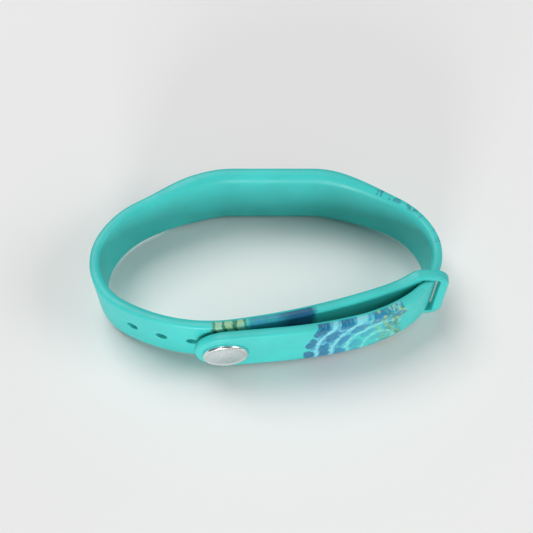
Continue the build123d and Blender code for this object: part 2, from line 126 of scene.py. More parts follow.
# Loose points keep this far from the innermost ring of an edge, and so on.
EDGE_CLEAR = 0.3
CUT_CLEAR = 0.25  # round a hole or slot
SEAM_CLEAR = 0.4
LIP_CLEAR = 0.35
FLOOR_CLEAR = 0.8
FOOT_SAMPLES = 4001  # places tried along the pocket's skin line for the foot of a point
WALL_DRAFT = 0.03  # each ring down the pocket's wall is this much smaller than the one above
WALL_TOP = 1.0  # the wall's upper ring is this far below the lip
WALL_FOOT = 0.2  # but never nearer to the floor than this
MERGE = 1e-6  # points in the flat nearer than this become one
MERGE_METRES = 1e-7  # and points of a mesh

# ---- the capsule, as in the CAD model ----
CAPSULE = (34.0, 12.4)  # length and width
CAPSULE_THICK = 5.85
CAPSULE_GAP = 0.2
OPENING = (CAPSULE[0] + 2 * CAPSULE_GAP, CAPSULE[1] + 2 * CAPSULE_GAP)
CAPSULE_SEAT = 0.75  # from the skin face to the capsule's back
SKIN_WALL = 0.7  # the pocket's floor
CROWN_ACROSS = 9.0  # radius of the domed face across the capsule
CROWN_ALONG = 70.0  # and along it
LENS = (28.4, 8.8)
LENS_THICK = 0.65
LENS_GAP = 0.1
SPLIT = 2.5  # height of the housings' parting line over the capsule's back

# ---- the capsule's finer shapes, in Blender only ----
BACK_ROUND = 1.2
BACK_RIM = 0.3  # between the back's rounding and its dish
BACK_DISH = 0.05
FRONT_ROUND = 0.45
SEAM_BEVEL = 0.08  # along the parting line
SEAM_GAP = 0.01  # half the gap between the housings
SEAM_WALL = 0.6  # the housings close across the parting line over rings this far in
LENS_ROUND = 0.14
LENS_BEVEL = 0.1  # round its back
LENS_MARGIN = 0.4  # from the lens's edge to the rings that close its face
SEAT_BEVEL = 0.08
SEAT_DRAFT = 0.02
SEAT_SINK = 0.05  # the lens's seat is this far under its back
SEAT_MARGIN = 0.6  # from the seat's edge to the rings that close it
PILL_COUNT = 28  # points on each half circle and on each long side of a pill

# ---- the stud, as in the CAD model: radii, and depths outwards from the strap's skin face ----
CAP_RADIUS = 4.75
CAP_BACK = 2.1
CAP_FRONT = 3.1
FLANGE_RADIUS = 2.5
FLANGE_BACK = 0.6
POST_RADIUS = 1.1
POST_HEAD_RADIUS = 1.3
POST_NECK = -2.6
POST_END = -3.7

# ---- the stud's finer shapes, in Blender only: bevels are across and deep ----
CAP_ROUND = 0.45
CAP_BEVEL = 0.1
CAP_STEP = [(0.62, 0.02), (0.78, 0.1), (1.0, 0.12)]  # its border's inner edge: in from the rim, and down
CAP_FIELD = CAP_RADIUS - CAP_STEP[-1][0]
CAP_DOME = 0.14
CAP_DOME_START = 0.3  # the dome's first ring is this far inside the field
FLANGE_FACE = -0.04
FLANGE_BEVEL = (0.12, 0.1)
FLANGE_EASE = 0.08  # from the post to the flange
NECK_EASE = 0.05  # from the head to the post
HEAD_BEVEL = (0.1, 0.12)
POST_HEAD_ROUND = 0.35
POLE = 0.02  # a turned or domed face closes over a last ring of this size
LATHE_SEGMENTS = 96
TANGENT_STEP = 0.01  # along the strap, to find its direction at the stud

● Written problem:
Quote the listing above from its first line to the line with "SPLIT = 2.5", inclusive, and add nothing.

● Task answer:
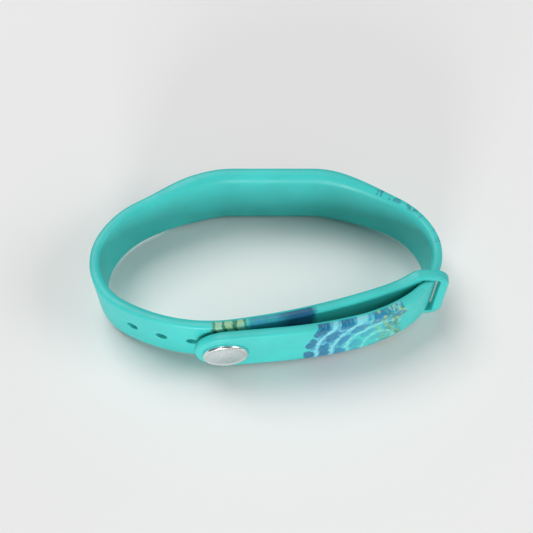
Continue the build123d and Blender code for this object: part 2, from line 126 of scene.py. More parts follow.
# Loose points keep this far from the innermost ring of an edge, and so on.
EDGE_CLEAR = 0.3
CUT_CLEAR = 0.25  # round a hole or slot
SEAM_CLEAR = 0.4
LIP_CLEAR = 0.35
FLOOR_CLEAR = 0.8
FOOT_SAMPLES = 4001  # places tried along the pocket's skin line for the foot of a point
WALL_DRAFT = 0.03  # each ring down the pocket's wall is this much smaller than the one above
WALL_TOP = 1.0  # the wall's upper ring is this far below the lip
WALL_FOOT = 0.2  # but never nearer to the floor than this
MERGE = 1e-6  # points in the flat nearer than this become one
MERGE_METRES = 1e-7  # and points of a mesh

# ---- the capsule, as in the CAD model ----
CAPSULE = (34.0, 12.4)  # length and width
CAPSULE_THICK = 5.85
CAPSULE_GAP = 0.2
OPENING = (CAPSULE[0] + 2 * CAPSULE_GAP, CAPSULE[1] + 2 * CAPSULE_GAP)
CAPSULE_SEAT = 0.75  # from the skin face to the capsule's back
SKIN_WALL = 0.7  # the pocket's floor
CROWN_ACROSS = 9.0  # radius of the domed face across the capsule
CROWN_ALONG = 70.0  # and along it
LENS = (28.4, 8.8)
LENS_THICK = 0.65
LENS_GAP = 0.1
SPLIT = 2.5  # height of the housings' parting line over the capsule's back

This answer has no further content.